In public, the managers might pretend that their players don’t drink, that only the highest standards of professionalism are tolerated, that football has moved into the modern world, but that’s arrant nonsense. In Britain, football is all about creating a backdrop for having a drink, whether you’re a spectator or a player. Play hard, drink hard is the motto and ever more shall be so it appears, for little seems to have been learned down the years. It’s only a decade or so since Paul Gascoigne returned from Italy after all, saying he chose Glasgow Rangers because they had the reputation for being the biggest boozers.

Leicester City are an archetypal English team, albeit that a couple of foreign players have infiltrated their ranks. But there’s little of the continental influence at the Walkers Stadium. The team play a typically English "up and at ‘em" style, closing down, running hard, tackling harder, a "man’s game" that yields little to subtlety, to intelligence, to wit.

Certainly, in the financial climate in which they operate, they cannot emulate the kind of football that Arsenal are currently playing because they cannot afford footballers of that standard. Yet they never look up at the stars from the gutter where they sleep. Instead, they play foundry football, all about gut wrenching effort and hard work, football of the foundry rather than the gallery, where blood, sweat and tears are more highly prized than beauty, elegance and style. At the end of a game, their players look like they’ve done a strenuous shift in the factory and, like workers all over the world, reckon they’ve earned themselves a few drinks.

But the difference between footballers and the rest of us is that we are not performing in an athletic sport, our bodies are not the prime tool of our job in that sense. For a footballer, especially in the modern game, speed and strength are the key assets and there’s no question that alcohol, if drunk dulls those senses. Leicester boss Mickey Adams complained that if his players were guilty of anything, it was drinking to excess. Yet they were in
a training camp, there to work at finding ways of avoiding relegation. Why were they drinking at all? The end of the season is two months away.

Why not dedicate those eight weeks to your profession, stay in the Premier League and then have the mother of al celebrations for a week once the job’s done?

The psychological differences between English and continental footballers are marked in every respect, but especially with regard to preparation, to diet, to looking after the body. Chelsea’s wonderfully athletic full-back Mario Melchiot summed it up best at the weekend when recalling his arrival in England. He told his British team-mates that he did not drink and they immediately thought he was joking.

But to the Dutchman, avoiding alcohol was no less a part of his preparation for games than going in for training sessions day after day. Chelsea were at the forefront of educating players on that aspect of the game through the Gullit and Vialli years when both brought a new professionalism to Stamford Bridge, alongside players such as Roberto di Matteo and Gianfranco Zola. Nobody is suggesting that all European players are angels, nor that they don’t occasionally let their hair down and have a few. But it’s moderation that’s the key.

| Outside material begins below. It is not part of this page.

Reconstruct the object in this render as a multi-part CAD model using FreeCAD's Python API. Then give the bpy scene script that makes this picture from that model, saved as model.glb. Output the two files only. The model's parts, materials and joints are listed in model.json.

They don’t hit the booze day after day, week in week out.Of course, not all British footballers deserve to be tarred by the same brush either. There is evidence that slowly, habits are changing, with the appointment of fitness coaches, nutritionists, dieticians and the rest. But if you want to really see the difference between British footballers and the continentals, just take a look at the Premier League.

Ten years ago, Manchester United team swept all before them with a side with an English core and a sprinkling of continental flair from Cantona and Kanchelskis. But they’ve subsequently been matched and perhaps overtaken by two other clubs, Arsenal and, to a lesser extent, Chelsea. Of course both have spent lavishly in the pursuit of success, but look at where they’ve spent their cash, particularly Wenger.

Little has been invested in players from this country, other than in defence where the battling British virtues come into their own. But when it comes to the attacking positions, where speed, sharpness of thought and deed, are the key ingredients, nine times out of ten Arsenal look abroad. Pundits rave about the new kind of football that Arsenal are playing, that we are watching super athletes. And that we are.

Men committed to their profession, to their fitness, to playing at their peak as many times as possible, not men who indulge themselves by drinking to all hours just before they’re due to go out on the training pitch. It’s no coincidence surely that so few British players look good enough to play abroad yet so many foreigners can come into this country and appear to be from another planet so talented are they.


Sure, Thierry Henry was lucky to be born talented. But it’s only his application and dedication to his profession that enables him to deliver the best of that talent game after game after game. Unlike so many English players, it’s not an accident waiting to happen.